### Prompt
Present the data once more in exactly its original form.

### Part of a data file
☆ ☆ ☆ ☆ ☆

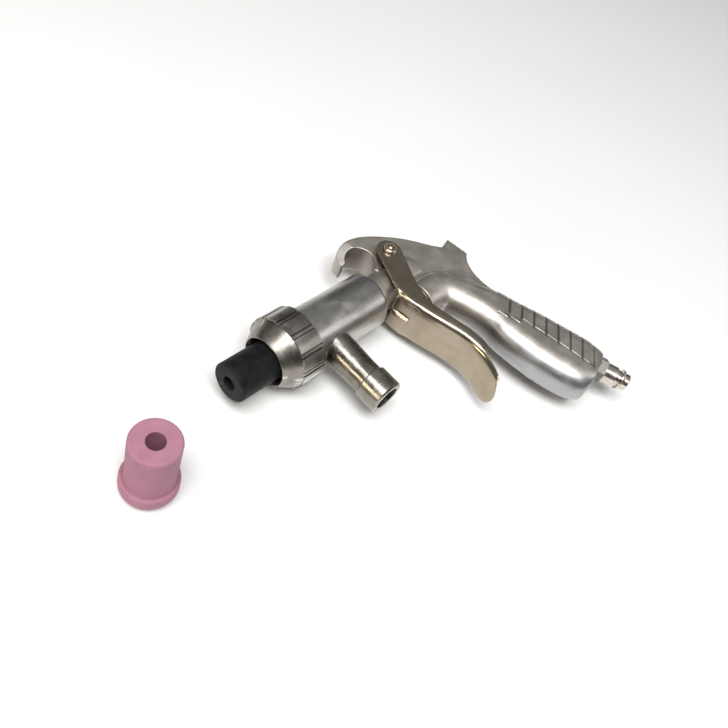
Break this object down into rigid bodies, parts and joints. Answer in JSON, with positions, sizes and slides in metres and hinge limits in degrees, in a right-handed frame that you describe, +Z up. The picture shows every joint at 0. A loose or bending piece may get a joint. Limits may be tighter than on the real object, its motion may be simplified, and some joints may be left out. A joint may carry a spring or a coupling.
{
  "type": "sandblasting gun",
  "caption": "Suction-feed sandblasting gun with hanging hook, sprung trigger, clamped blast nozzle, side hose tube and air plug, with a spare ceramic nozzle beside it.",
  "frame": {"origin": "centre of the footprint, on the surface that the gun lies on", "axes": "+Z up, square to the gun's own mid-plane (it lies on its side); the blast nozzle points along -X, the hanging hook is towards +Y and the grip runs towards -Y"},
  "size_m": [0.2547, 0.1596, 0.0405],
  "materials": {
    "cast_aluminium": "satin",
    "machined_aluminium": "satin",
    "machined_aluminium_nut": "satin",
    "zinc_plated_steel": "rough",
    "turned_steel": "satin",
    "black_rubber": "matt",
    "black_carbide": "matt",
    "brass_fittings": "satin",
    "nickel_fittings": "polished",
    "nickel_trigger": "polished",
    "white_ptfe": "matt",
    "spring_steel": "satin",
    "pink_ceramic": "matt"
  },
  "bodies": {
    "gun": {"gun_body": "cast_aluminium", "mixing_head": "machined_aluminium", "suction_tube": "zinc_plated_steel", "barrel_tube": "turned_steel", "air_jet": "turned_steel", "head_o_ring": "black_rubber", "blast_nozzle": "black_carbide", "nozzle_gasket": "black_rubber", "valve_gland": "brass_fittings", "stem_o_ring": "black_rubber", "valve_cap": "nickel_fittings", "cap_o_ring": "black_rubber", "inlet_plug": "nickel_fittings", "inlet_seal": "white_ptfe", "pivot_pin": "nickel_fittings", "pivot_ring": "nickel_fittings"},
    "nut": {"nozzle_nut": "machined_aluminium_nut"},
    "trigger": {"trigger_lever": "nickel_trigger"},
    "valve": {"valve_stem": "turned_steel", "valve_seal": "black_rubber", "valve_poppet": "brass_fittings", "valve_spring": "spring_steel"},
    "spare": {"spare_nozzle": "pink_ceramic"}
  },
  "joints": [
    {"name": "trigger_pivot", "type": "hinge", "parent": "gun", "child": "trigger", "pos_m": [0.0579, 0.0591, 0.0194], "axis": [0, 0, 1], "range_deg": [0, 10], "stiffness_Nm_per_rad": 1.2, "springref_deg": -6.88},
    {"name": "valve_stroke", "type": "slide", "parent": "gun", "child": "valve", "axis": [0.9833, 0.1822, 0], "range_m": [0, 0.0056], "deforming": ["valve_spring"]},
    {"name": "nut_turn", "type": "hinge", "parent": "gun", "child": "nut", "pos_m": [-0.0261, 0.0468, 0.0194], "axis": [1, 0, 0], "range_deg": [-90, 90]},
    {"name": "spare_lift", "type": "slide", "parent": "gun", "child": "spare", "axis": [0, 0, 1], "range_m": [0, 0.1]}
  ],
  "couplings": [
    {"joint": "valve_stroke", "follows": "trigger_pivot", "m_per_rad": 0.032}
  ]
}
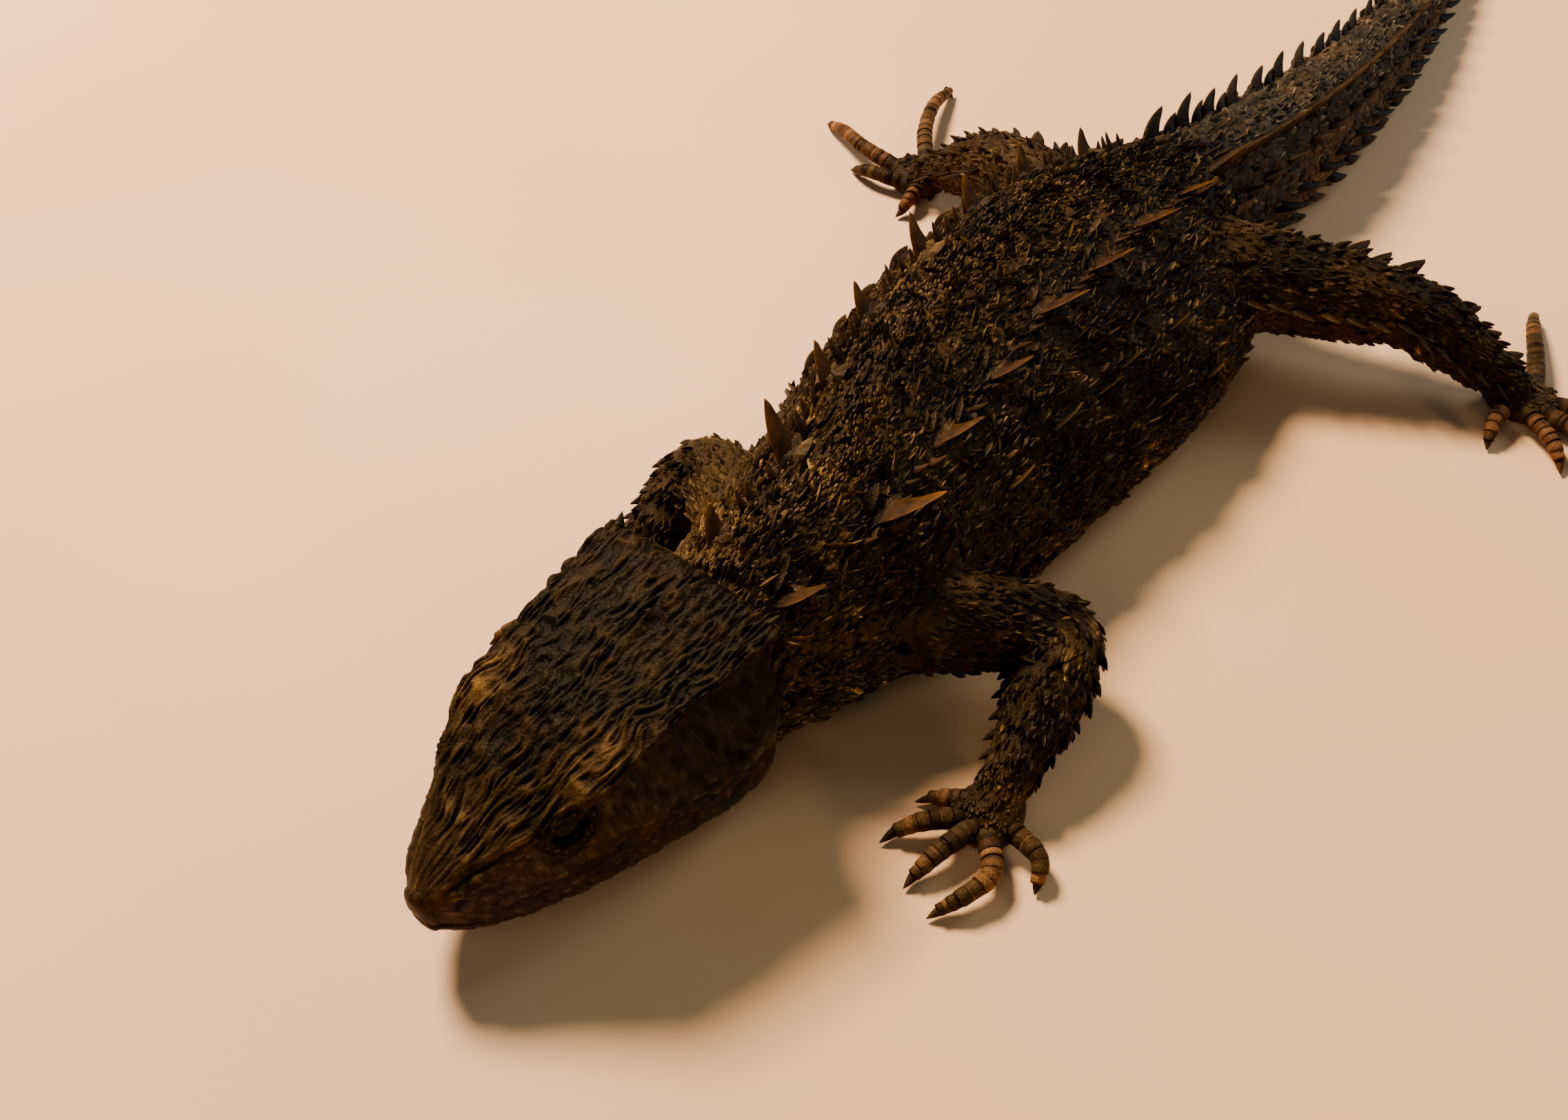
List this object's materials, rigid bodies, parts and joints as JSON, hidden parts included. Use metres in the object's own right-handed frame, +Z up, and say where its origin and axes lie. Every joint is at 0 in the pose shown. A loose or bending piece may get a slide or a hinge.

☆ ☆ ☆ ☆ ☆

### Exercise result
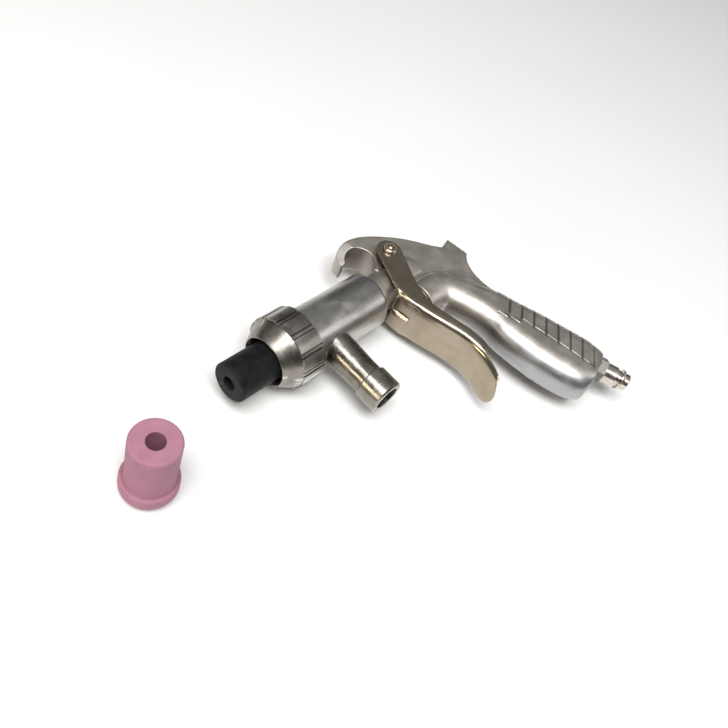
Break this object down into rigid bodies, parts and joints. Answer in JSON, with positions, sizes and slides in metres and hinge limits in degrees, in a right-handed frame that you describe, +Z up. The picture shows every joint at 0. A loose or bending piece may get a joint. Limits may be tighter than on the real object, its motion may be simplified, and some joints may be left out. A joint may carry a spring or a coupling.
{
  "type": "sandblasting gun",
  "caption": "Suction-feed sandblasting gun with hanging hook, sprung trigger, clamped blast nozzle, side hose tube and air plug, with a spare ceramic nozzle beside it.",
  "frame": {"origin": "centre of the footprint, on the surface that the gun lies on", "axes": "+Z up, square to the gun's own mid-plane (it lies on its side); the blast nozzle points along -X, the hanging hook is towards +Y and the grip runs towards -Y"},
  "size_m": [0.2547, 0.1596, 0.0405],
  "materials": {
    "cast_aluminium": "satin",
    "machined_aluminium": "satin",
    "machined_aluminium_nut": "satin",
    "zinc_plated_steel": "rough",
    "turned_steel": "satin",
    "black_rubber": "matt",
    "black_carbide": "matt",
    "brass_fittings": "satin",
    "nickel_fittings": "polished",
    "nickel_trigger": "polished",
    "white_ptfe": "matt",
    "spring_steel": "satin",
    "pink_ceramic": "matt"
  },
  "bodies": {
    "gun": {"gun_body": "cast_aluminium", "mixing_head": "machined_aluminium", "suction_tube": "zinc_plated_steel", "barrel_tube": "turned_steel", "air_jet": "turned_steel", "head_o_ring": "black_rubber", "blast_nozzle": "black_carbide", "nozzle_gasket": "black_rubber", "valve_gland": "brass_fittings", "stem_o_ring": "black_rubber", "valve_cap": "nickel_fittings", "cap_o_ring": "black_rubber", "inlet_plug": "nickel_fittings", "inlet_seal": "white_ptfe", "pivot_pin": "nickel_fittings", "pivot_ring": "nickel_fittings"},
    "nut": {"nozzle_nut": "machined_aluminium_nut"},
    "trigger": {"trigger_lever": "nickel_trigger"},
    "valve": {"valve_stem": "turned_steel", "valve_seal": "black_rubber", "valve_poppet": "brass_fittings", "valve_spring": "spring_steel"},
    "spare": {"spare_nozzle": "pink_ceramic"}
  },
  "joints": [
    {"name": "trigger_pivot", "type": "hinge", "parent": "gun", "child": "trigger", "pos_m": [0.0579, 0.0591, 0.0194], "axis": [0, 0, 1], "range_deg": [0, 10], "stiffness_Nm_per_rad": 1.2, "springref_deg": -6.88},
    {"name": "valve_stroke", "type": "slide", "parent": "gun", "child": "valve", "axis": [0.9833, 0.1822, 0], "range_m": [0, 0.0056], "deforming": ["valve_spring"]},
    {"name": "nut_turn", "type": "hinge", "parent": "gun", "child": "nut", "pos_m": [-0.0261, 0.0468, 0.0194], "axis": [1, 0, 0], "range_deg": [-90, 90]},
    {"name": "spare_lift", "type": "slide", "parent": "gun", "child": "spare", "axis": [0, 0, 1], "range_m": [0, 0.1]}
  ],
  "couplings": [
    {"joint": "valve_stroke", "follows": "trigger_pivot", "m_per_rad": 0.032}
  ]
}
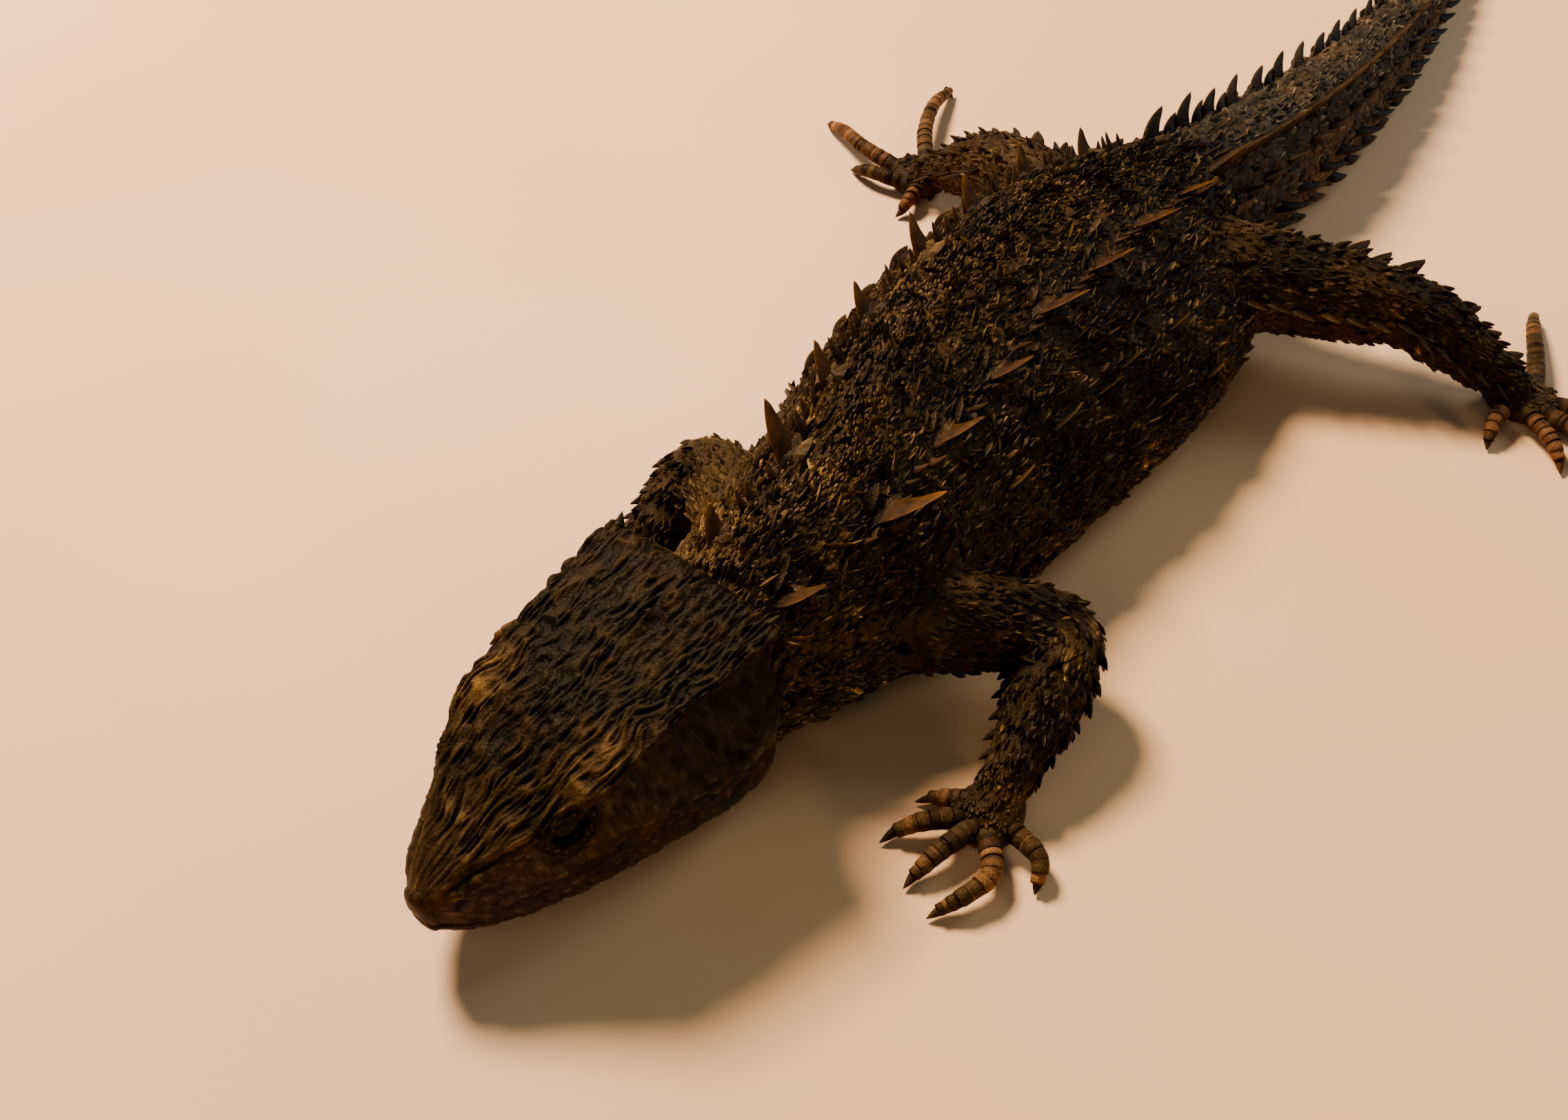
List this object's materials, rigid bodies, parts and joints as JSON, hidden parts included. Use metres in the object's own right-handed frame, +Z up, and say where its origin and axes lie. Every joint is at 0 in the pose shown. A loose or bending piece may get a slide or a hinge.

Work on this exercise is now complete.